Published August 09, 2025

Streaming data processing in Python has become a practical norm for organizations aiming to transform raw event streams into timely analytics and actionable alerts. The core challenge lies in balancing throughput, latency, and fault tolerance while maintaining readable and maintainable code. Python’s ecosystem offers a spectrum of tools—from lightweight libraries to full-featured frameworks—that can be mixed and matched to fit specific needs. By starting with a clear data model and consistent serialization formats, teams can reduce surprises as data flows through ingest, transform, and sink stages. This foundation also supports easier testing, monitoring, and the ability to scale horizontally as data volumes grow or patterns shift over time.

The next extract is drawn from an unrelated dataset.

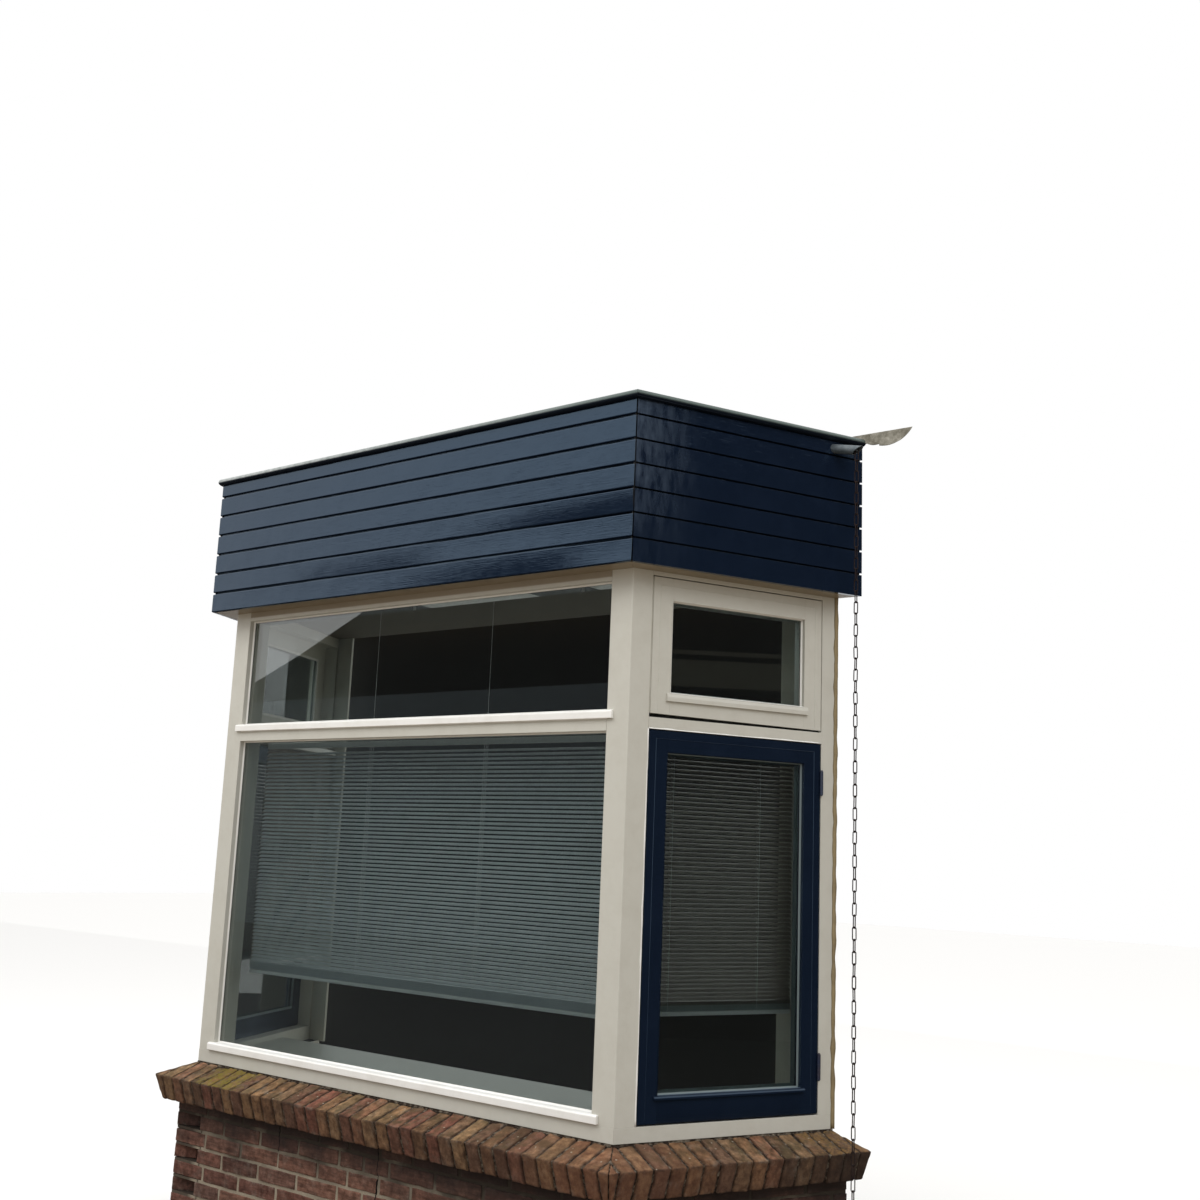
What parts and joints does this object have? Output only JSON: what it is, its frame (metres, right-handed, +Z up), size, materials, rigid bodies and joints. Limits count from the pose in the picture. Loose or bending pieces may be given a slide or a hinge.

A pragmatic approach to streaming starts with choosing the right ingestion mechanism and message broker. Popular options like Apache Kafka, RabbitMQ, or managed services provide durability and ordering guarantees that align with near real-time requirements. In Python, clients and connectors abstract much of the low-level networking, allowing engineers to focus on schema evolution, idempotency, and backpressure handling. Designing for idempotent operations ensures that retries won’t produce duplicate results, while thoughtful partitioning and keying strategies improve parallelism and ordering. The goal is to minimize bottlenecks in producers, intermediaries, and consumers so latency remains predictable across the pipeline.

Achieving timely analytics through thoughtful orchestration and observability.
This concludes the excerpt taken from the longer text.